Job:
Repeat exactly the stretch of lines from the line containing "What three.js and" through the line containing "const knotGap = 0.3;", both included, and nothing else.

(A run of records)
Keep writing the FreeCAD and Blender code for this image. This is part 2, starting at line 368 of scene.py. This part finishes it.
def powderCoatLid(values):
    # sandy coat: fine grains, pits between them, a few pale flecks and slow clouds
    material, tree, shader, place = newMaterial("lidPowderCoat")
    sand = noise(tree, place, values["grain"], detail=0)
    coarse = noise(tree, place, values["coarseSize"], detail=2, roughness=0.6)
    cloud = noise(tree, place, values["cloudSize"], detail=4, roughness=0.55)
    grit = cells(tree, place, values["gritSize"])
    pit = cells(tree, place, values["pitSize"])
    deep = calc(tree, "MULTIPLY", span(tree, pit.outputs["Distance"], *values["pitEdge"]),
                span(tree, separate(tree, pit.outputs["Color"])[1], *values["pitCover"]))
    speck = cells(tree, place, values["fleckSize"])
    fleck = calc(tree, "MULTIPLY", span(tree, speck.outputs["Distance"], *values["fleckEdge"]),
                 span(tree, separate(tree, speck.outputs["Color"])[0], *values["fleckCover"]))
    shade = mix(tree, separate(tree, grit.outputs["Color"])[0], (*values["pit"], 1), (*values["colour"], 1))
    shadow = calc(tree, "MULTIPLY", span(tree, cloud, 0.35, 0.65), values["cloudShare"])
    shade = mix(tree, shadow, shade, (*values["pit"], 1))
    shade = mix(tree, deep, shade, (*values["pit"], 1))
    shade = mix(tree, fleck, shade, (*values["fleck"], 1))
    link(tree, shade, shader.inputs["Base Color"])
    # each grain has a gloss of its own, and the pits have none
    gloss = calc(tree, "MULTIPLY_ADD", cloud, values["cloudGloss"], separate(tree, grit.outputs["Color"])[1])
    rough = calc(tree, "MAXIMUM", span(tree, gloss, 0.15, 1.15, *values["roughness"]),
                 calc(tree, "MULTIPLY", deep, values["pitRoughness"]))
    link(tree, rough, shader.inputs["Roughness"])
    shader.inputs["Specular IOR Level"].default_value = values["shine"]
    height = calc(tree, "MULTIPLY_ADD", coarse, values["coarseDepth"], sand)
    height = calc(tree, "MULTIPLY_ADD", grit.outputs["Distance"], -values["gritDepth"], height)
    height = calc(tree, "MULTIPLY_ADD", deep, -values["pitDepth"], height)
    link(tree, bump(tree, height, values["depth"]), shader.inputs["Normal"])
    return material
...
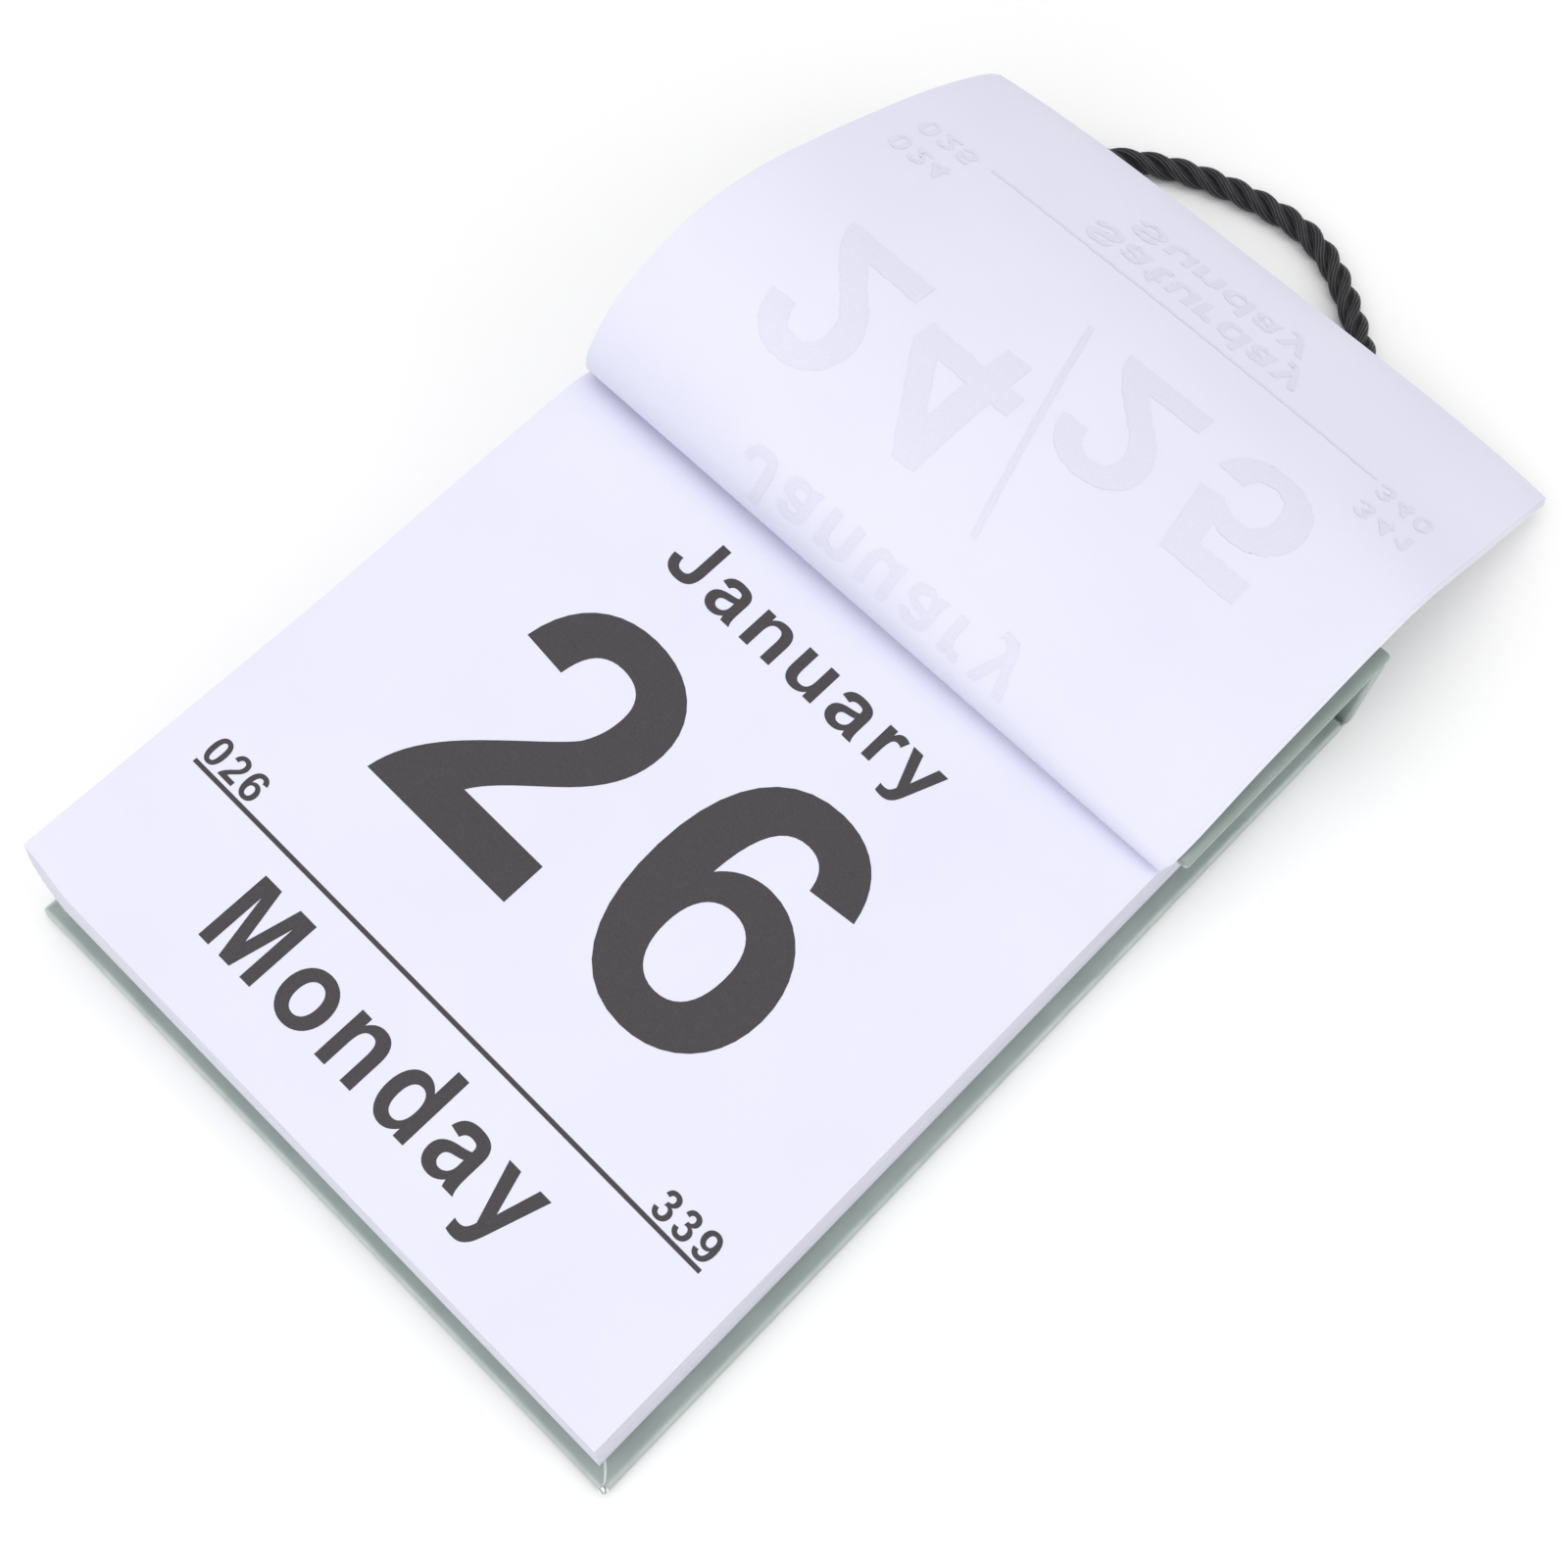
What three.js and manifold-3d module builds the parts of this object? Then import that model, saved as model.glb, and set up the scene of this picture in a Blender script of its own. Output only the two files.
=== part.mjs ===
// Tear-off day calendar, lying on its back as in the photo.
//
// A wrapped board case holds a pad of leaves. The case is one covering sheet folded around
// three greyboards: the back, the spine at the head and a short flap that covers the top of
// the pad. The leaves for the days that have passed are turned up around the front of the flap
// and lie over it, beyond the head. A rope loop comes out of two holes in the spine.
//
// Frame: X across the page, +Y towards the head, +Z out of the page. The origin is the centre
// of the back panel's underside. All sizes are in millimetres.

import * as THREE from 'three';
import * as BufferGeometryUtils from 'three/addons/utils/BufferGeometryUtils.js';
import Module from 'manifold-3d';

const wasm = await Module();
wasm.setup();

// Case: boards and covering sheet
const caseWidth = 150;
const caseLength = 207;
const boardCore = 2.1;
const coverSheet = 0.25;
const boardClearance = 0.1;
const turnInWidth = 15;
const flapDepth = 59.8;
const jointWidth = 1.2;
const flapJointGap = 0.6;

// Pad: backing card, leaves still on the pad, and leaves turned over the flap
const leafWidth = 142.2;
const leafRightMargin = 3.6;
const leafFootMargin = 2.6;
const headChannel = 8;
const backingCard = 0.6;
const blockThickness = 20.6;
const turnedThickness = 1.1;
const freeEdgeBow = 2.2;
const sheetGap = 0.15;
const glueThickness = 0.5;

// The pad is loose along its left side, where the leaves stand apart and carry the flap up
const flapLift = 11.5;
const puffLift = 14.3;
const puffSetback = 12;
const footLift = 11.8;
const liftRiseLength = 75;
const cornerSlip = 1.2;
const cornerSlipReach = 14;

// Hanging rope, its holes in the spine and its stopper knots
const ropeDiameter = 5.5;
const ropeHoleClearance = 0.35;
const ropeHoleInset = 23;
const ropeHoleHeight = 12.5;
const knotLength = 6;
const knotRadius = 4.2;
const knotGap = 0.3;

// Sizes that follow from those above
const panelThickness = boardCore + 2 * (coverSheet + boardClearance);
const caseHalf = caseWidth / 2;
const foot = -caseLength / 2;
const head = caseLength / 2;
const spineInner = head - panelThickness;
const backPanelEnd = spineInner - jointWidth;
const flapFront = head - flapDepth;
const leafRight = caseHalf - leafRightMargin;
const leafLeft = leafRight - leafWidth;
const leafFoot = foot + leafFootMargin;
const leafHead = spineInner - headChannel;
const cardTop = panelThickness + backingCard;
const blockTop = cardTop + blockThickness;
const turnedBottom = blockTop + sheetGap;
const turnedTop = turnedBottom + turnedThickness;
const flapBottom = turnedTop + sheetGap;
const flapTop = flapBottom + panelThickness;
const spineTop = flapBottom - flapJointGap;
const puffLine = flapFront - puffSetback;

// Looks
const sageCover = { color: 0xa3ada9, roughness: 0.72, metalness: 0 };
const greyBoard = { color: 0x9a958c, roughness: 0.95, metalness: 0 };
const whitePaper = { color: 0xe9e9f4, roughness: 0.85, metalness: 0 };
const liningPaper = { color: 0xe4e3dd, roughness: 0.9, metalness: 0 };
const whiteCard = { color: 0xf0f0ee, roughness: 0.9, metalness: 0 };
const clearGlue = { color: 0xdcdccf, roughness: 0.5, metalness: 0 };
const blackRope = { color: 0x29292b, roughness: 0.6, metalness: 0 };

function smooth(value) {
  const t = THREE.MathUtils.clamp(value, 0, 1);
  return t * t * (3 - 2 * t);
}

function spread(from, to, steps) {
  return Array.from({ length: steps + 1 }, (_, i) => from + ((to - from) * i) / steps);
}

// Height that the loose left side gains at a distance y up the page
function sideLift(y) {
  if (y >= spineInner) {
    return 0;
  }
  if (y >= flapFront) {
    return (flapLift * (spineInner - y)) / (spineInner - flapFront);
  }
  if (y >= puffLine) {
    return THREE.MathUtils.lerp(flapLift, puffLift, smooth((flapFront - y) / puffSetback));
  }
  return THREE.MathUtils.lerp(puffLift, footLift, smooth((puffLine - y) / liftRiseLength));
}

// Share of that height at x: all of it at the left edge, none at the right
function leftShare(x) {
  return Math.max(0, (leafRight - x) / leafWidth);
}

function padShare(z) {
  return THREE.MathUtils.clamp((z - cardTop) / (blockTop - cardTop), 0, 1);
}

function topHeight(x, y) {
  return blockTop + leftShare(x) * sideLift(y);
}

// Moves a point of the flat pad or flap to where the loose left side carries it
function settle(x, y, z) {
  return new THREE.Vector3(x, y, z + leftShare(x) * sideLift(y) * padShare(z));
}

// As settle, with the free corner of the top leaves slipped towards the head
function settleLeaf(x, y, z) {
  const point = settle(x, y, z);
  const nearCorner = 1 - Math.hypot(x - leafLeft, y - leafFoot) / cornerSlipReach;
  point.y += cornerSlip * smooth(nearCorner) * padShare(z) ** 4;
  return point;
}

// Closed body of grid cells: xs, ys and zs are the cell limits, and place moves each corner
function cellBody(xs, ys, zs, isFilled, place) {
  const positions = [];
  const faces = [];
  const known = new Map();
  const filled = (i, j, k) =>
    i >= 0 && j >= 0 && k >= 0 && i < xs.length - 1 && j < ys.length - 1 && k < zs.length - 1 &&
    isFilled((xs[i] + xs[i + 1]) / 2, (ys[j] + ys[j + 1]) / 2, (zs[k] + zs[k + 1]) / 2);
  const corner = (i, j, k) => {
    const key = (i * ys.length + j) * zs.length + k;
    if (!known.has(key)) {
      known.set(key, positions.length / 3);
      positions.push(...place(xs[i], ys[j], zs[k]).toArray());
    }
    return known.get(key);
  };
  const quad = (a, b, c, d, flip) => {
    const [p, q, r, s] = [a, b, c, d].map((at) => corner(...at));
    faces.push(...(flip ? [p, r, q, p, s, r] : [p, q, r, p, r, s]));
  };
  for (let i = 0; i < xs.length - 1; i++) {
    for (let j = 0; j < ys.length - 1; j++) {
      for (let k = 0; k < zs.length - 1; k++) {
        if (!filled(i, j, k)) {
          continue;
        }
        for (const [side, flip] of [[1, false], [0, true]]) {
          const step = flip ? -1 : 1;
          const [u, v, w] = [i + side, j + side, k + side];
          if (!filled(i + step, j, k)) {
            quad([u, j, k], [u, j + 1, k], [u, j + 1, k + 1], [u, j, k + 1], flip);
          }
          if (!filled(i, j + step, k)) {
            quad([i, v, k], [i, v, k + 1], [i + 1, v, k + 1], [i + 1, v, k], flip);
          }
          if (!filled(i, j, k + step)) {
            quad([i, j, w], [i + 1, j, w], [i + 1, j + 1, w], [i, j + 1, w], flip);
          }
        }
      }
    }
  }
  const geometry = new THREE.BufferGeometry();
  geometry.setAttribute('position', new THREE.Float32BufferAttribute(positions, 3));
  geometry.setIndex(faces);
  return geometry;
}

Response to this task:
What three.js and manifold-3d module builds the parts of this object? Then import that model, saved as model.glb, and set up the scene of this picture in a Blender script of its own. Output only the two files.
=== part.mjs ===
// Tear-off day calendar, lying on its back as in the photo.
//
// A wrapped board case holds a pad of leaves. The case is one covering sheet folded around
// three greyboards: the back, the spine at the head and a short flap that covers the top of
// the pad. The leaves for the days that have passed are turned up around the front of the flap
// and lie over it, beyond the head. A rope loop comes out of two holes in the spine.
//
// Frame: X across the page, +Y towards the head, +Z out of the page. The origin is the centre
// of the back panel's underside. All sizes are in millimetres.

import * as THREE from 'three';
import * as BufferGeometryUtils from 'three/addons/utils/BufferGeometryUtils.js';
import Module from 'manifold-3d';

const wasm = await Module();
wasm.setup();

// Case: boards and covering sheet
const caseWidth = 150;
const caseLength = 207;
const boardCore = 2.1;
const coverSheet = 0.25;
const boardClearance = 0.1;
const turnInWidth = 15;
const flapDepth = 59.8;
const jointWidth = 1.2;
const flapJointGap = 0.6;

// Pad: backing card, leaves still on the pad, and leaves turned over the flap
const leafWidth = 142.2;
const leafRightMargin = 3.6;
const leafFootMargin = 2.6;
const headChannel = 8;
const backingCard = 0.6;
const blockThickness = 20.6;
const turnedThickness = 1.1;
const freeEdgeBow = 2.2;
const sheetGap = 0.15;
const glueThickness = 0.5;

// The pad is loose along its left side, where the leaves stand apart and carry the flap up
const flapLift = 11.5;
const puffLift = 14.3;
const puffSetback = 12;
const footLift = 11.8;
const liftRiseLength = 75;
const cornerSlip = 1.2;
const cornerSlipReach = 14;

// Hanging rope, its holes in the spine and its stopper knots
const ropeDiameter = 5.5;
const ropeHoleClearance = 0.35;
const ropeHoleInset = 23;
const ropeHoleHeight = 12.5;
const knotLength = 6;
const knotRadius = 4.2;
const knotGap = 0.3;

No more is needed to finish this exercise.